2015 Hillman Prize for Magazine Journalism
John H. Richardson
“The Abortion Ministry of Dr. Willie Parker”
Esquire
Photo: Maisie Crow
“The Abortion Ministry of Dr. Willie Parker” is a story about an extraordinary doctor, the art of medicine, and the power of empathy. It’s also a story about gender, race, and the unexpected ways that ethics and religion shape our lives.
Dr. Willie Parker, believes that God has called him to perform abortions. And so, he flies into the last abortion clinic in Mississippi a couple of times a month, to care for up to 45 women each day.
Parker became a born-again Christian in his teens, and for most of his distinguished career as an OB-GYN, he refused to perform abortions. But Parker’s study of radical Christian theology and the black feminist philosophy of reproductive justice prepared him for a “come to Jesus” reversal when a fundamentalist administrator at his university tried to ban abortions at the campus clinic. Parker eventually left his academic career for a difficult and dangerous job on the front lines of abortion access.

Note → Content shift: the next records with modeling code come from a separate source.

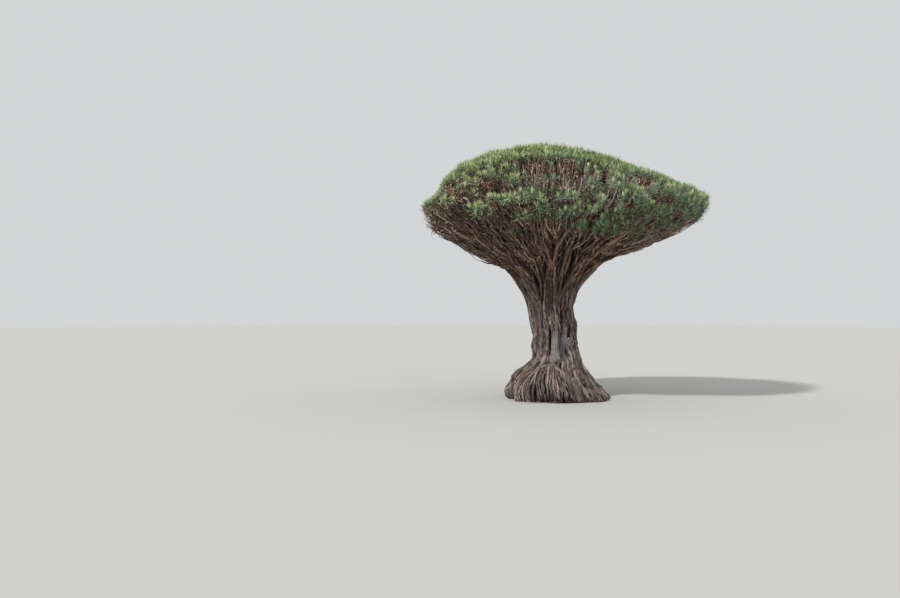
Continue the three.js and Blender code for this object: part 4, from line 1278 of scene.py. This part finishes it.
# tones by place: yellow-green over the top, partly painted sunlight; paler grey-green to the right; blue-green on the
# lower tiers, partly painted shade
deg = np.degrees(tip_phi) % 360
hearts, outers = np.zeros(n, int), np.zeros(n, int)
patchy = ripple(tip, 1.4, 77)
sx, sy = seen_at(tip)
# high on the middle of the face rosettes take darker tones as painted shade, lower on it paler tones as painted light
high_mid = (np.abs(sx - 550) < 56) & (np.abs(sy - 180) < 12) & (tip[:, 1] < 0.5)
low_mid = (np.abs(sx - 543) < 64) & (np.abs(sy - 206) < 14) & (tip[:, 1] < 0.5)
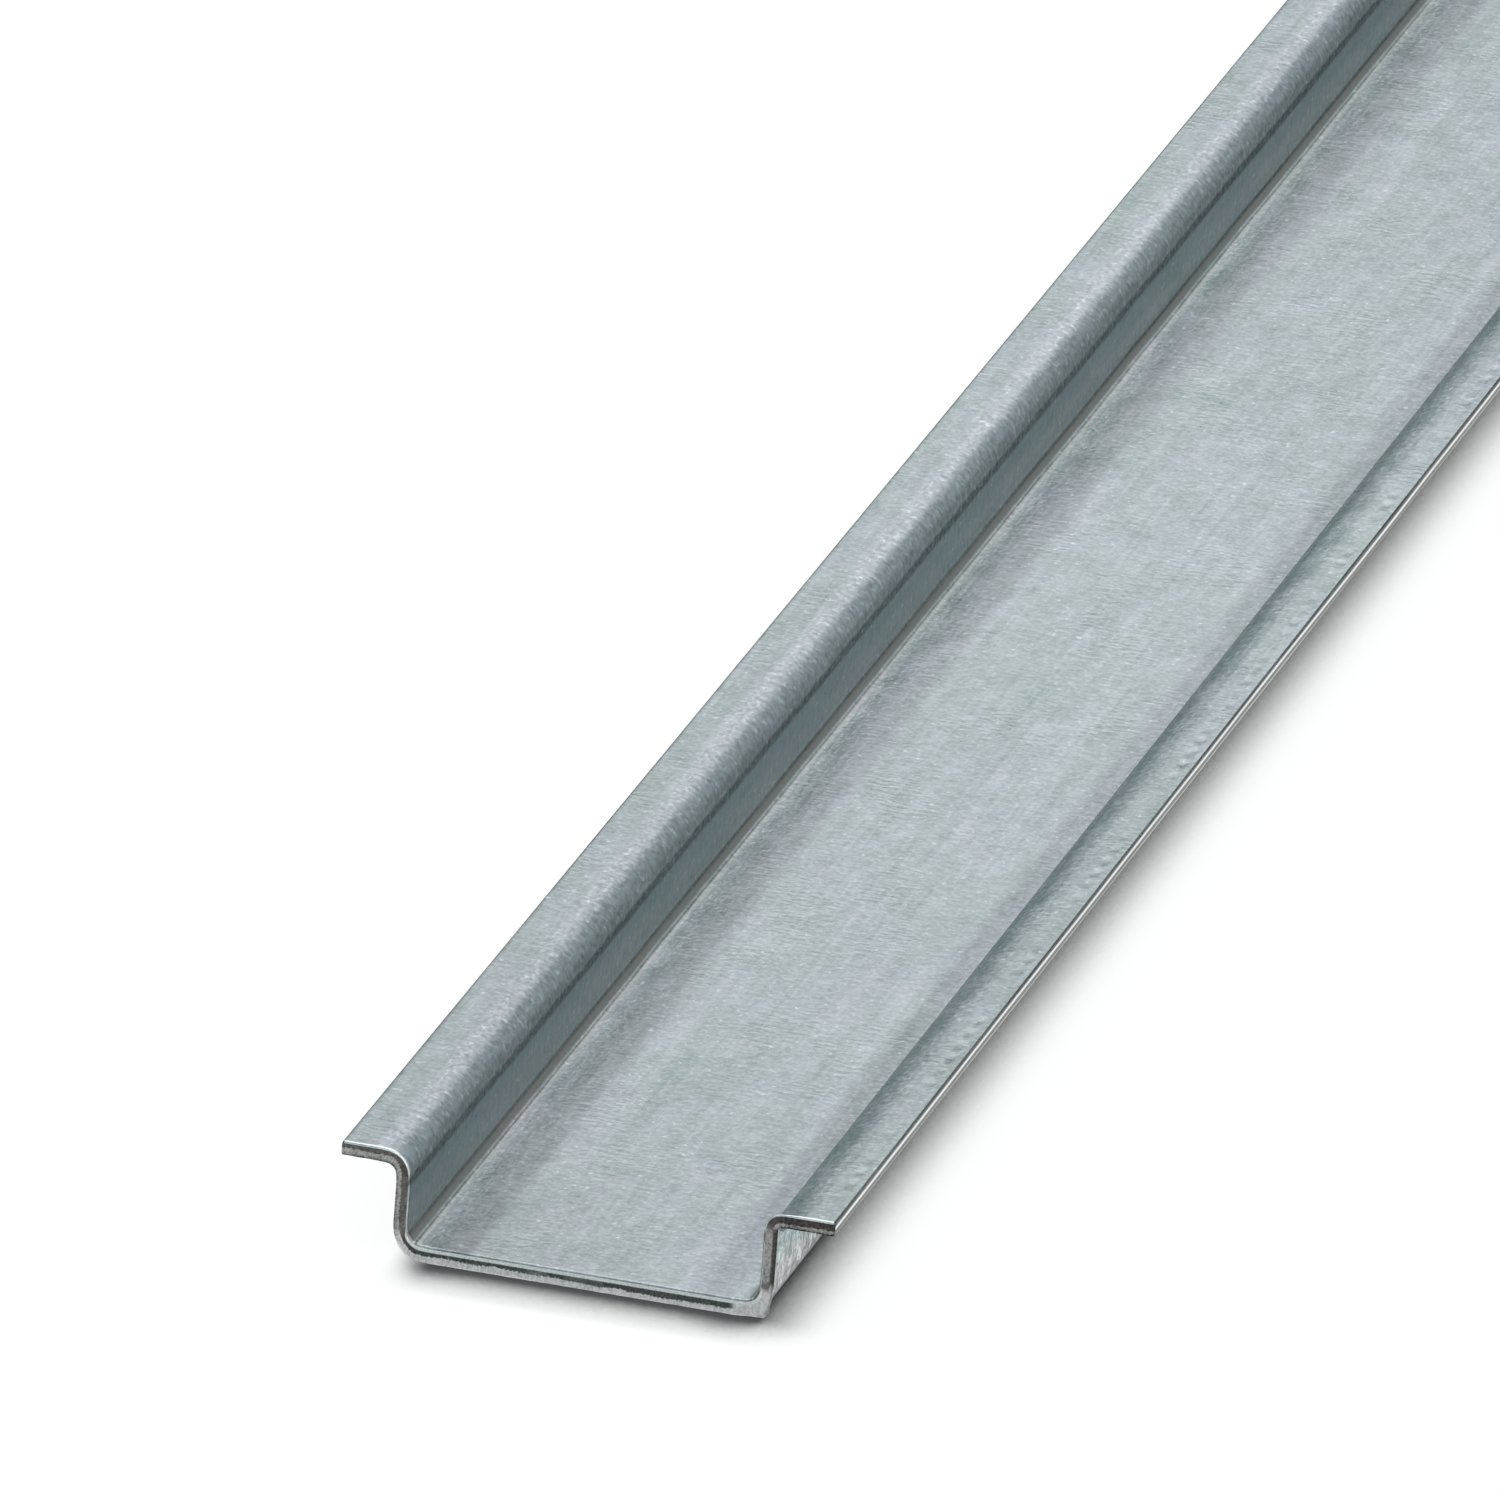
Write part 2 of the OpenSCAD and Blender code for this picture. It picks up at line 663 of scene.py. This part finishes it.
# Painted light along the rail: past the first 150 mm from the near end the coat is painted lighter, and the
# walls a little darker
painted_light_along = fade(tree, along, -rail_end, -rail_end + 150.0)
# The coat's unevenness, from long waves down to its crystals
long_wave = mottle(tree, place, (80.0, 140.0, 8.0), detail=0.0, seed=5.0)
clouds = mottle(tree, place, (7.0, 16.0, 3.0), detail=2.0, seed=3.1)
patches = mottle(tree, place, (2.2, 4.0, 2.0), detail=2.0, seed=8.4)
peel = mottle(tree, place, (1.15, 0.62, 1.0), detail=2.0, seed=12.3)
fine_lines = place_group(tree, drawn_lines, Place=place, Width=0.35, Length=14.0)["Lines"]
broad_lines = place_group(tree, drawn_lines, Place=place, Width=1.5, Length=60.0)["Lines"]
grain = place_group(tree, metal_grain, Place=place, Size=0.36, Stretch=1.2, Sparse=0.72)
coarse_grain = place_group(tree, metal_grain, Place=place, Size=0.32, Stretch=1.8, Sparse=0.66)
soft_grain = maths(tree, "MAXIMUM", grain["Grain"], 0.40)

# It is crazed over the bends at the lips, and less where the web starts beside the feet
lip_bend = product(tree, band(tree, from_middle, middle=lip_fold, half_width=1.2, soft=0.9), open_side)
web_start = band(tree, from_middle, middle=web_edge + 0.3, half_width=0.4, soft=0.5)
web_strip = product(tree, web_start, open_side)
crazed = maths(tree, "MAXIMUM", lip_bend, maths(tree, "MULTIPLY", web_strip, 0.6))

# Short marks across the strip, in loose patches
mark_noise = mottle(tree, place, (1.5, 0.5, 1.0), detail=1.5, seed=1.7)
mark_field = fade(tree, mottle(tree, place, (6.0, 9.0, 3.0), seed=6.6), 0.48, 0.62)
marks = product(tree, swing(tree, mark_noise, 1.0), mark_field)

# The rolls rub a dark line into each foot, with a light line and a seam beside it, and the web beside the
# left foot carries a painted highlight
waver = swing(tree, mottle(tree, place, (30.0, 18.0, 5.0), seed=2.2), 0.25)
wavering = maths(tree, "ADD", from_middle, waver)
foot_line = band(tree, wavering, middle=foot_fold + 0.42, half_width=0.08, soft=0.22)
foot_rub = product(tree, band(tree, wavering, middle=foot_fold - 0.02, half_width=0.26, soft=0.20), 0.75)
foot_light = band(tree, wavering, middle=foot_fold - 0.44, half_width=0.06, soft=0.12)
foot_seam = band(tree, wavering, middle=foot_fold - 0.68, half_width=0.05, soft=0.10)
brown_band = band(tree, wavering, middle=foot_fold - 0.30, half_width=0.75, soft=0.3)
foot_brown = product(tree, brown_band, open_side)
left_foot_painted_highlight = product(
    tree,
    fade(tree, wavering, foot_fold - 0.80, foot_fold - 1.15),
    fade(tree, wavering, foot_fold - 2.8, foot_fold - 1.1),
    left_half,
)

# The walls carry painted shade, with a dark line under each lip; the flanges are a little darker,
# and the web carries a painted dark reflection of the walls beside the feet
lip_line = band(tree, wavering, middle=lip_fold - 1.40, half_width=0.16, soft=0.34)
upright = band(tree, from_middle, middle=wall_centre, half_width=2.6, soft=1.0)
wall_painted_shade = product(
    tree,
    fade(tree, from_middle, foot_fold + 1.2, lip_fold - 1.6),
    fade(tree, from_middle, lip_fold - 0.2, lip_fold - 1.6),
)
web_painted_reflection = band(tree, wavering, middle=web_edge - 1.7, half_width=0.5, soft=1.4)
flanges = fade(tree, from_middle, lip_fold + 1.2, lip_fold + 2.4)
# Painted shade on the right lip: a dark line along its bend, and a darker start of its flange
right_lip_place = web_middle + lip_fold
right_bend_painted_shade = band(tree, across, middle=right_lip_place - 0.60, half_width=0.05, soft=0.20)
right_flange_painted_shade = product(
    tree,
    fade(tree, across, right_lip_place - 0.6, right_lip_place),
    fade(tree, across, right_lip_place + 2.0, right_lip_place + 0.8),
)

# Just behind the near cut the web is darker on the left and lighter on the right
near_web = product(
    tree,
    fade(tree, along, -rail_end + 24.0, -rail_end + 5.0),
    band(tree, across, middle=web_middle, half_width=web_edge - 1.5, soft=1.5),
)
rightward = fade(tree, across, web_middle - 4.0, web_middle + 7.0)
near_change = maths(tree, "ADD", maths(tree, "MULTIPLY", rightward, 0.145), -0.10)

rolled_marks = weighed(
    tree,
    (foot_line, -0.42),
    (foot_rub, -0.10),
    (foot_light, 0.20),
    (foot_seam, -0.40),
    (left_foot_painted_highlight, 0.17),
    (lip_line, -0.42),
    (wall_painted_shade, -0.14),
    (product(tree, upright, painted_light_along), -0.21),
    (web_painted_reflection, -0.21),
    (flanges, -0.055),
    (right_bend_painted_shade, -0.13),
    (right_flange_painted_shade, -0.13),
    (near_web, near_change),
)

# The slitting knives wipe the coat thin and dark along both edges. The rolled-over edge at each end carries
# a painted highlight, strong on the lips
to_slit = maths(tree, "MINIMUM", across, maths(tree, "SUBTRACT", strip_width, across))
wiped_edge = fade(tree, to_slit, 0.34, 0.14)
wiping = maths(tree, "ADD", maths(tree, "MULTIPLY", left_half, -0.09), -0.05)
from_cut = add_node(tree, "Attribute", {}, attribute_name="from_cut").outputs["Fac"]
on_lips = fade(tree, from_middle, lip_fold - 1.2, lip_fold)
highlight_strength = maths(tree, "ADD", maths(tree, "MULTIPLY", on_lips, 0.90), -0.03)
end_painted_highlight = product(tree, fade(tree, from_cut, 0.34, 0.16), open_side)

# Under the lips the outer face of the walls is left crumpled by the bending. The crumples' relief is real;
# the face's lighter tone and its light and dark patches are a painted reflection of the white floor
crumples_and_reflection = mottle(tree, place, (1.5, 0.8, 2.0), detail=2.0, seed=4.4)
outer_wall = product(tree, band(tree, from_middle, middle=wall_centre, half_width=2.2, soft=0.8), back_side)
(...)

Parker is inspired by the Biblical story of the Good Samaritan. The Samaritan became good, Martin Luther King observed, when he stopped asking “What’s going to happen to me if I help this person in need?” and started asking, “What’s going happen to him if I don’t help?” Parker looked into his soul and asked himself, “What happens to these women when abortion is not available?”
Richardson uses Parker’s story to examine the barriers to abortion access in an era when abortion remains a protected right on paper, but anti-choicers use red tape and intimidation to separate women from their healthcare providers.
John H. Richardson grew up in Asia, the son of a senior CIA officer. He studied literature at the University of Southern California and Columbia University, then started his journalism career as a police reporter at the Albuquerque Tribune. He has been a “writer at large” at Esquire magazine since 1997. He has also published in the Atlantic, The New Republic, the New York Times, the Washington Post and many other publications. He was a finalist for the National Magazine Association’s award in feature writing in 2010 (for “The Last Abortion Doctor”) and winner of the 2010 MIN Editorial and Design Awards in online feature writing. In 2014 he won the New York Press Club’s crime-writing award in the magazine category for “El Gringo Loco,” a story (published in Playboy) about an American college student who joined a Mexican drug cartel. He is also the author of three books, The Vipers’ Club (William Morrow, 1996); In The Little World (Harper Collins, 2001) and My Father The Spy (Harper Collins, 2005). He is married to Katherine Potter, who writes and illustrates children’s books when not working as a newspaper art director. They have two awesome daughters, Rachel and Julia.